Stagnant wages have dogged workers for decades. Data from the Census Bureau released this month show that most Americans make substantially less money in inflation-adjusted terms than they did 15 years ago. To the Obama administration’s credit, this is a problem it takes seriously and is looking to solve.

As a postdoctoral scholar at the University of California, I was happy to learn that thanks to a new rule proposed by the Department of Labor, myself and thousands of other UC postdocs would now be eligible for overtime pay. But I was taken aback when the university applied for an exemption so managers could continue to ask us to work more than 40 hours each week but not pay us for them.

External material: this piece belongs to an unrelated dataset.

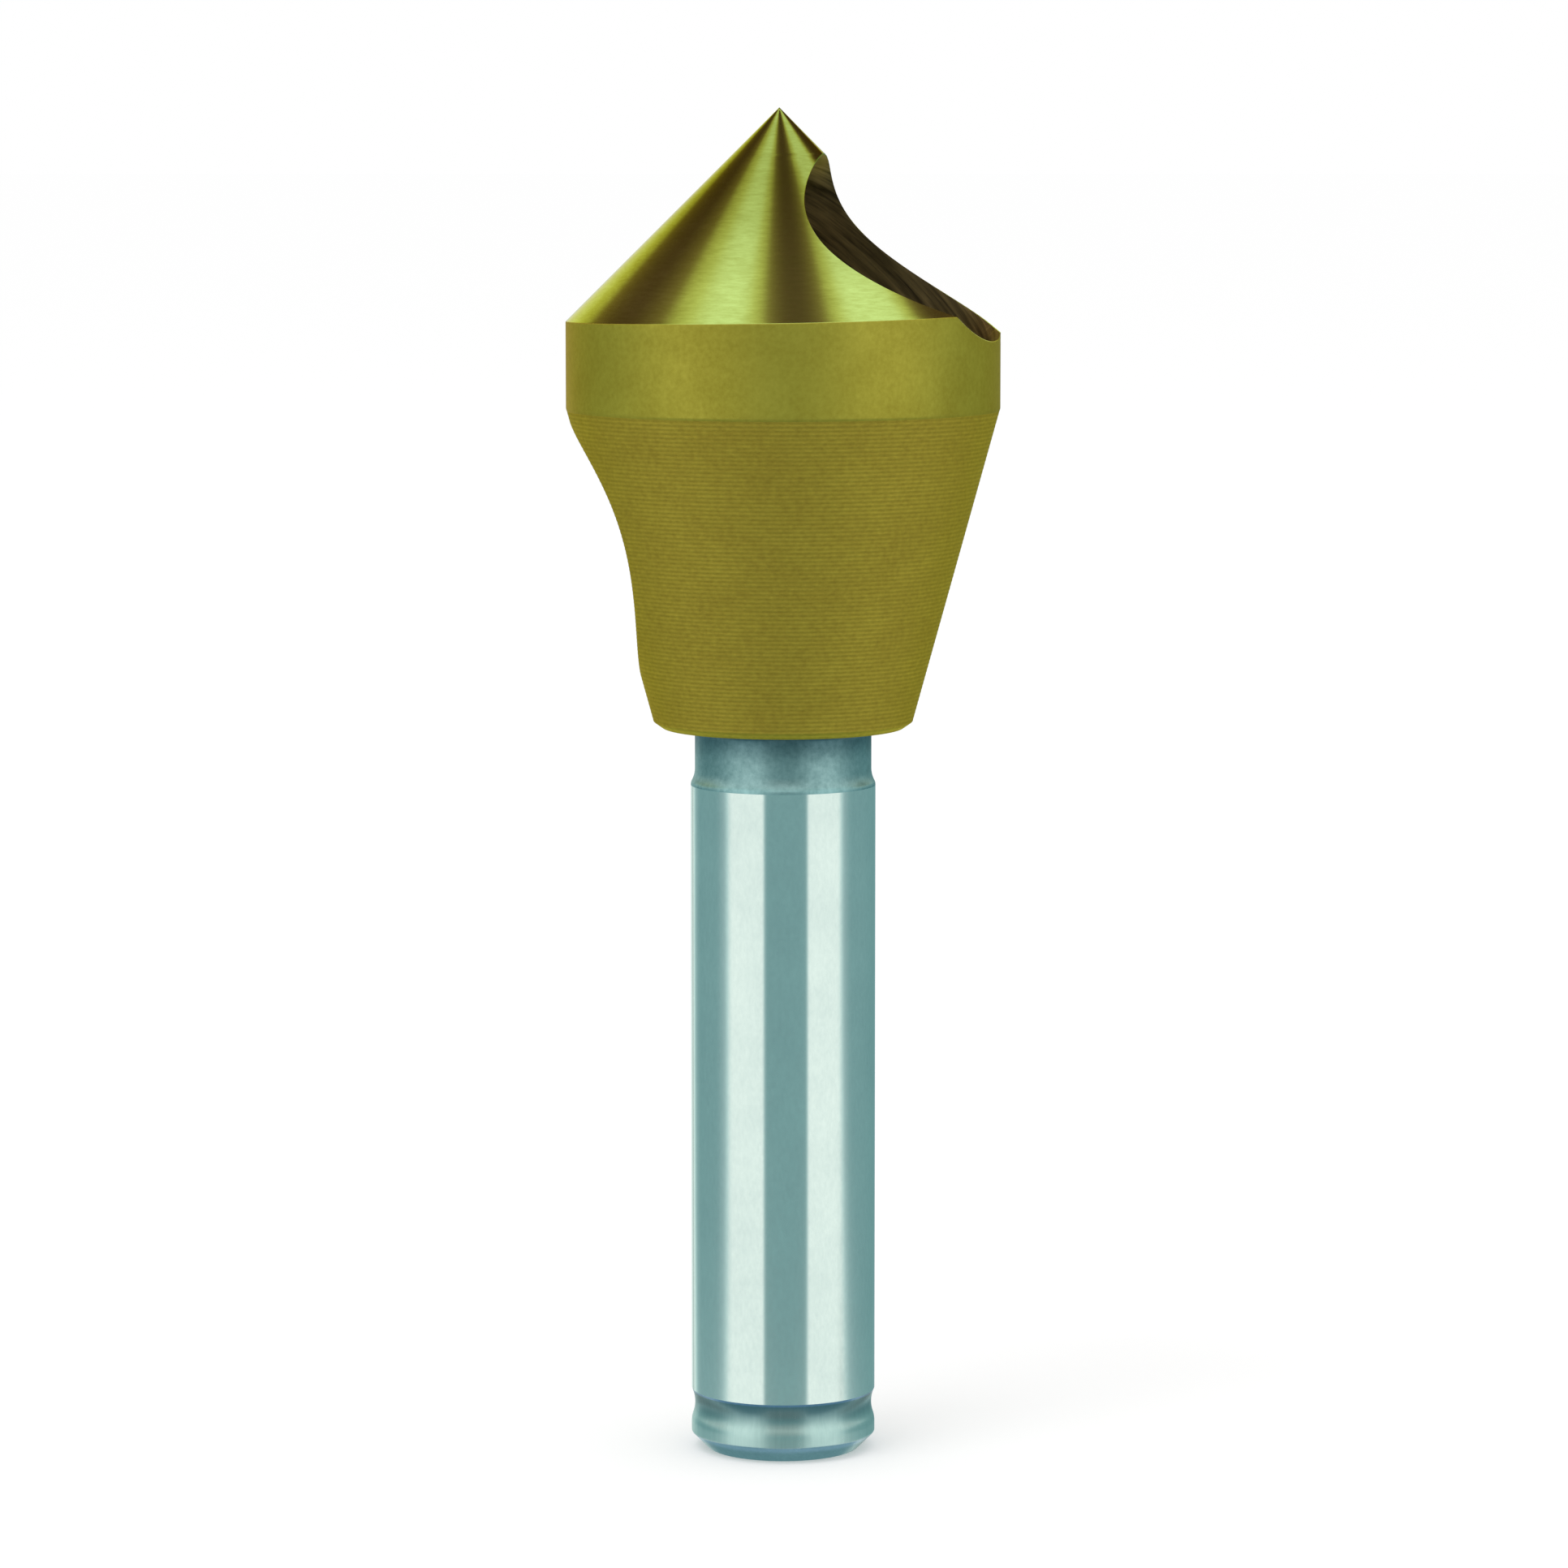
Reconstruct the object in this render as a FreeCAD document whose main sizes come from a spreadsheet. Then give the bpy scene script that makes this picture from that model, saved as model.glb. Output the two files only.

Postdocs have already earned their doctorates and work long hours in labs across the university performing highly technical work. We are the backbone of the university’s research mission, and have helped secure hundreds of patents and many millions of dollars in grants for the university. Many of us are recent immigrants to the U.S., the best and the brightest in our fields from our home countries. And we are routinely asked and expected to put in far more than 40 hours per week.

Recognizing that postdocs and other workers are being exploited — in our case by a major recipient of federal tax dollars — the Obama administration proposed a fix. The new rule would raise the salary threshold for the “bona fide professional” overtime exemption, requiring the University of California and similar employers to pay employees overtime if they make fewer than $50,440 each year. As someone who routinely works overtime, this would make a huge difference for me and for my family.

UC postdocs are currently bargaining their next employment contract, but UC management is using the overtime rule to hold up negotiations, claiming that they cannot offer postdocs reimbursements for childcare expenses. A lack of childcare support has contributed to many women being forced out of their positions as postdocs, and has helped create a dramatic gender gap within the academy, especially in Science, Technology, Engineering and Mathematics, or STEM, fields. Although women receive more than half of the doctorates in this country, by many estimates, they represent only around 20 percent of full professors in the sciences and 5 percent of full professors in engineering.

Using this rule as an excuse to threaten our wages and benefits is the exact opposite of what the president is trying to achieve. Postdocs aren’t paid enough to afford childcare, and yet we’re asked, and in many situations tacitly required, to work more than 40 hours a week. President Obama and the labor department are moving this rule forward to help people just like us — people who work extremely hard and aren’t paid accordingly.

Institutions like the university should be fighting economic inequality, not perpetuating it. We’re asking UC managers to abandon their opposition to this common sense rule and join with President Obama by fairly compensating the postdocs who work so hard on their behalf.

Paying people fairly shouldn’t be a radical concept for the university to embrace — but its intransigence on this issue is just the latest in a series of labor-unfriendly moves that have sent three UC unions to strikes in just the past three years. Postdocs have empowered their bargaining team to call for a strike vote if necessary — and we ask the UC community, our political leaders and everyone who believes that workers should be paid for the time we work to stand with us.